In the summer of 1983, we were living in my parent’s house on Siesta Key. One of my issues was how the natural places I grew up in, got developed by those who seemed to me, to have little understanding of the natural world that existed there before they came and changed it.  Now looking back, my feelings had to have been as much about the loss of childhood, the loss of innocence, as they were about the loss of nature.  In addition to the anger I felt at the change of the environment, my parents’ property became threatened by a unique kind of coastal erosion while we lived there. A natural pass that carried water from the bay to the Gulf became un-stabilized and began to migrate from where it had been for about 60 years towards our section of the beach. In just a month it threatened to take out our neighbor’s house and then ours. We went through a horrific battle with the authorities and the community before the issue was somewhat settled. It was a rite of passage for me, as I dealt with the authorities alone while my parents stayed in their summer pattern, living in Long Island. I bring the erosion event up to shed light on the work I did then, as some of the images were a direct reaction to it.

My expression of the anger I felt was to employ sarcasm. The vehicle for this came about from my reaction one day to a carousel stand of picture postcards that are ubiquitous in most of the tourist stores down there. The imagery on these postcards are clichés made as souvenirs for tourists to take or send home. There were photos of sunsets, alligators, and girls in skimpy bikinis, sea gulls, or “landmarks” like big new developments. There were images of old oak trees with Spanish moss, water skiing, alligators, pelicans, flamingos, aerial photos of the barrier islands known as “keys”, Manatees, orange groves, sand dollars, lovers walking on the beach and even the Skyway Bridge which during the previous year, had been hit by a tanker. That spectacle / tragedy was used by the tourist industry as a souvenir image. Images on postcards of the bridge missing the lane where 32 people lost their lives by driving off 150 feet into Tampa Bay were common during those years.  There for the tourists who in my angry view were trampling on my sacred ground, the picture postcards seemed the perfect foil for me to use to protest all that I was angry about.
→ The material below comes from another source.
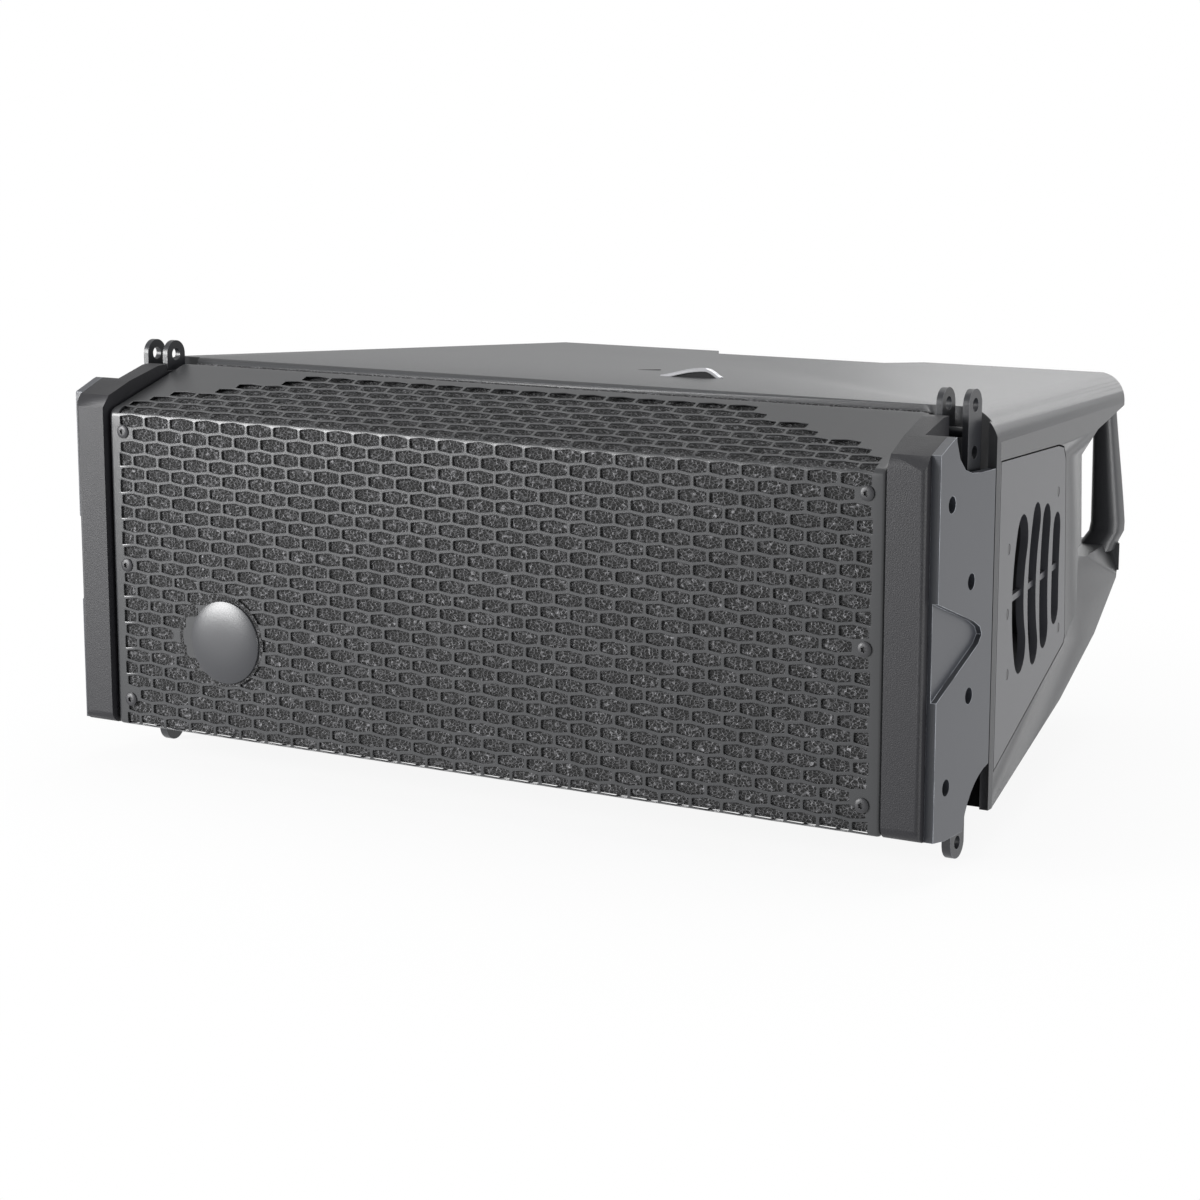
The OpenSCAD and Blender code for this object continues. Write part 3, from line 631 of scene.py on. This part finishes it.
def rounded_post(side):
    middle = (side * (POST_IN + POST_OUT) / 2, (POST_FRONT + POST_REAR) / 2, (POST_LOW + POST_HIGH) / 2)
    post = block((POST_OUT - POST_IN, POST_REAR - POST_FRONT, POST_HIGH - POST_LOW), middle)
    centre = place(*middle)
    upright_edges = [
        e for e in post.edges if abs(e.verts[0].co.z - e.verts[1].co.z) > LEAST_UPRIGHT * MM
    ]
    outer = [
        e for e in upright_edges
        if side * e.verts[0].co.x > side * centre.x and e.verts[0].co.y > centre.y
    ]
    round_off(post, outer, *OUTER_ROUND)
    rest = [e for e in upright_edges if e.is_valid and e not in outer]
    round_off(post, rest, *INNER_ROUND)
    for i in range(1, POST_LENGTHS):
        z = POST_LOW + (POST_HIGH - POST_LOW) * i / POST_LENGTHS
        bmesh.ops.bisect_plane(
            post, geom=everything(post), dist=1e-6, plane_co=place(0, 0, z), plane_no=(0, 0, 1)
        )
    return post


print("post", POST_OUT - POST_IN, "wide", POST_HIGH - POST_LOW, "high")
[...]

And John’s example, of using a found objects and then altering them, became the model for me in the years I worked on postcards.

One of the things I learned from John about assemblage is that you have to have lots of material so that your grouping choices are as various as possible. Postcards were cheap and I could buy them in mass quantities. At first I assembled them together in various tiling patterns.  Their diminutive size made it so that when seen from across a room one did not at first recognize the images. They looked like abstract patterns and in this and because of their scale, they related to my oil paintings from 1979 and the paper assemblages before that. Whether it condemns me or not, I’ll admit I had no awareness of the same kind of work being done by Gilbert and George. What the patterning did to the imagery was of great interest to me, as it automatically sent the images into a deconstructed space. By multiplying them, each element became detached from its context and joined the context of its “likes”.  To me this was strange form of surrealist space where the image’s context was misplaced. I felt this was a way to negate their use for tourists’ pleasure.

At some point because I was still doing some drawings with China Markers, I just started drawing on the post cards. I liked the contrast of the two surfaces, the slick glossy surface of the photos with the flat surface of the wax markers.  Having gotten used to altering John’s found material, my altering the postcards was an easy step and the repertoire I had developed using the markers, which included scrapping layers of wax down to the surfaces beneath was applied to overworking the photographic images on the cards.  As far as I know this was a few years before Gerhard Richter did a similar thing with his “over-painted photographs”. To draw or paint on a photograph is a form of critique made visually and directly, instead of through words which function at a remove from the object itself.  To alter the photographic image by making marks on it, one can emphasize being  “with” or “against”, the image. Drawn or painted over photography, is a form of commentary and artists have been doing it for probably as long as photography has been around.

Anyways, you’ll see in these works, images that deal with shifting shorelines and flooded developments, references to our erosion problem. The idea of putting bright colors over the shoreline images was partly influenced by Christo as he had just completed surrounding some islands in Biscane Bay with pink fabric which was very thought provoking both from an aesthetic as well as environmental point of view. In my way, I altered things too, through drawing. I flooded beach-front developments, swamped new bridges and causeways, erased the crowds sunning themselves on the beaches, drew giant spikes that dwarfed other new buildings, blackened blue waters, put fire and brimstone in blue skies – just generally raised hell among the many images of tourist memorabilia I had found.  This was my way of dealing with my feelings. Some works are “graffitied on” images, which deny the gratification of souvenir visions by being overwritten with the angst of expressionist gesture.   The use of my father’s language – abstract gesture – was also a step towards dealing with my background. Working for John had allowed me to go back to it and use it for my own purposes. I felt the work was in line with some of the neo-expressionist work being done in Europe and in New York by my peers. But there I was, like Robinson Carouso, working on a beach on the west coast of Florida.